• WORK TO BE COMPLETED: Exact repetition is required: output every record in full.

• RECORDS FOR THIS TASK:
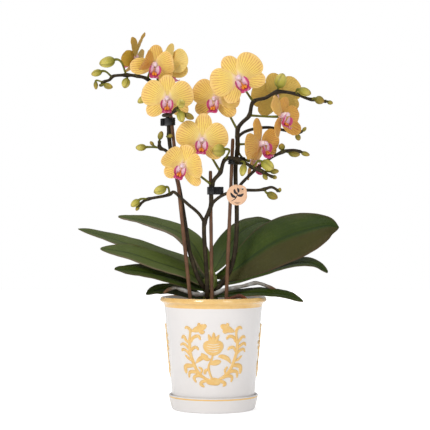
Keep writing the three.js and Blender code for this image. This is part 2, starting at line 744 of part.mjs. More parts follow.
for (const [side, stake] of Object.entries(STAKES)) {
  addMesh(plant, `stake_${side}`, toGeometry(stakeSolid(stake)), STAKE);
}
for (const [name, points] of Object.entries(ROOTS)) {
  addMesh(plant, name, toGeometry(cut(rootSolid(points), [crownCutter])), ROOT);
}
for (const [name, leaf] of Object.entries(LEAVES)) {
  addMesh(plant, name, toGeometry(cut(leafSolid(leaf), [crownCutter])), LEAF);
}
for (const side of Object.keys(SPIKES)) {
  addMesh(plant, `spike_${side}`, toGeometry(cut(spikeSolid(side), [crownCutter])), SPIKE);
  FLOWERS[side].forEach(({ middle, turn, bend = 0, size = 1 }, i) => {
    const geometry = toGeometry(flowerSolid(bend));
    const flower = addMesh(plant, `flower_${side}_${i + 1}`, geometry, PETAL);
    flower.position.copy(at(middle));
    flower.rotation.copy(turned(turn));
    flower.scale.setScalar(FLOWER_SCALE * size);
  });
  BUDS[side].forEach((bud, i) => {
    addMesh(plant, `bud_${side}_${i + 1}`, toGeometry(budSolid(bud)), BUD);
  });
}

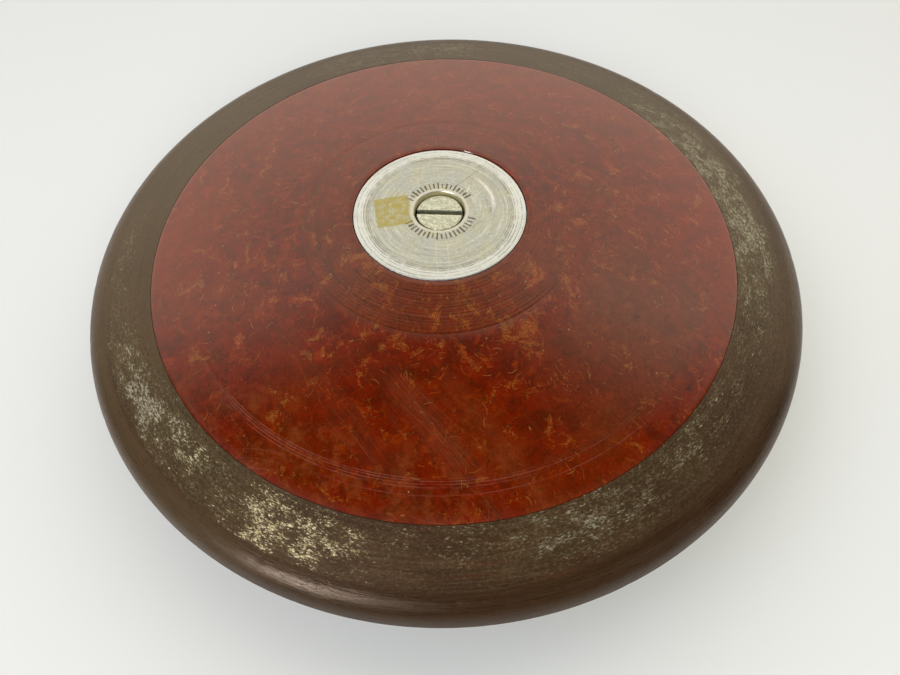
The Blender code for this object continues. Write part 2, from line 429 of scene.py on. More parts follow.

• FULL RESPONSE:
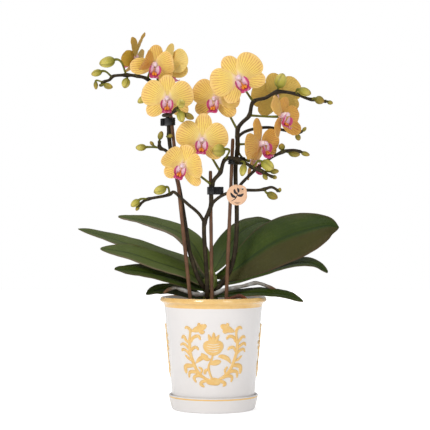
Keep writing the three.js and Blender code for this image. This is part 2, starting at line 744 of part.mjs. More parts follow.
for (const [side, stake] of Object.entries(STAKES)) {
  addMesh(plant, `stake_${side}`, toGeometry(stakeSolid(stake)), STAKE);
}
for (const [name, points] of Object.entries(ROOTS)) {
  addMesh(plant, name, toGeometry(cut(rootSolid(points), [crownCutter])), ROOT);
}
for (const [name, leaf] of Object.entries(LEAVES)) {
  addMesh(plant, name, toGeometry(cut(leafSolid(leaf), [crownCutter])), LEAF);
}
for (const side of Object.keys(SPIKES)) {
  addMesh(plant, `spike_${side}`, toGeometry(cut(spikeSolid(side), [crownCutter])), SPIKE);
  FLOWERS[side].forEach(({ middle, turn, bend = 0, size = 1 }, i) => {
    const geometry = toGeometry(flowerSolid(bend));
    const flower = addMesh(plant, `flower_${side}_${i + 1}`, geometry, PETAL);
    flower.position.copy(at(middle));
    flower.rotation.copy(turned(turn));
    flower.scale.setScalar(FLOWER_SCALE * size);
  });
  BUDS[side].forEach((bud, i) => {
    addMesh(plant, `bud_${side}_${i + 1}`, toGeometry(budSolid(bud)), BUD);
  });
}

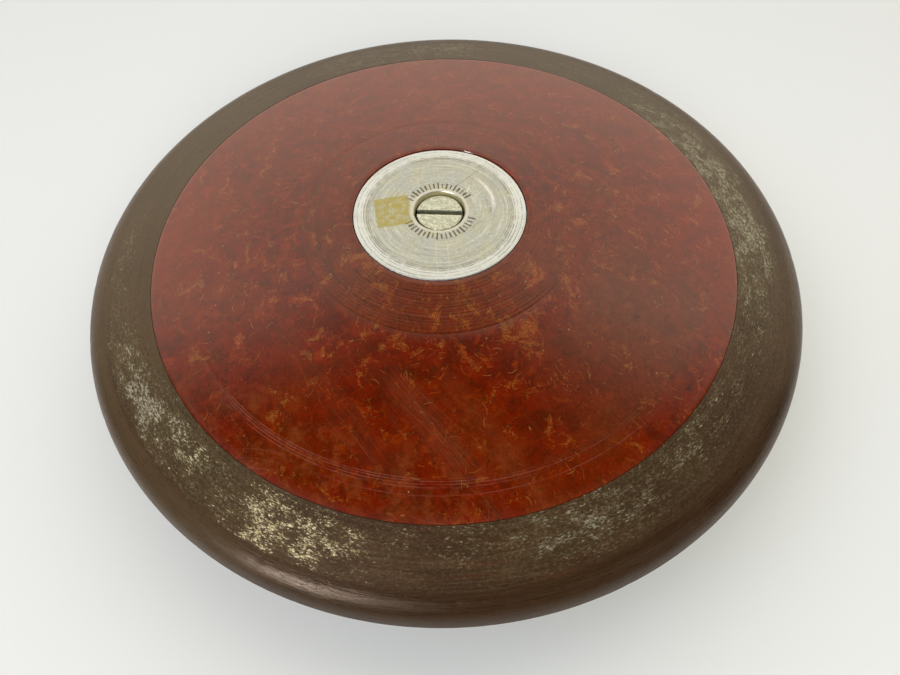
The Blender code for this object continues. Write part 2, from line 429 of scene.py on. More parts follow.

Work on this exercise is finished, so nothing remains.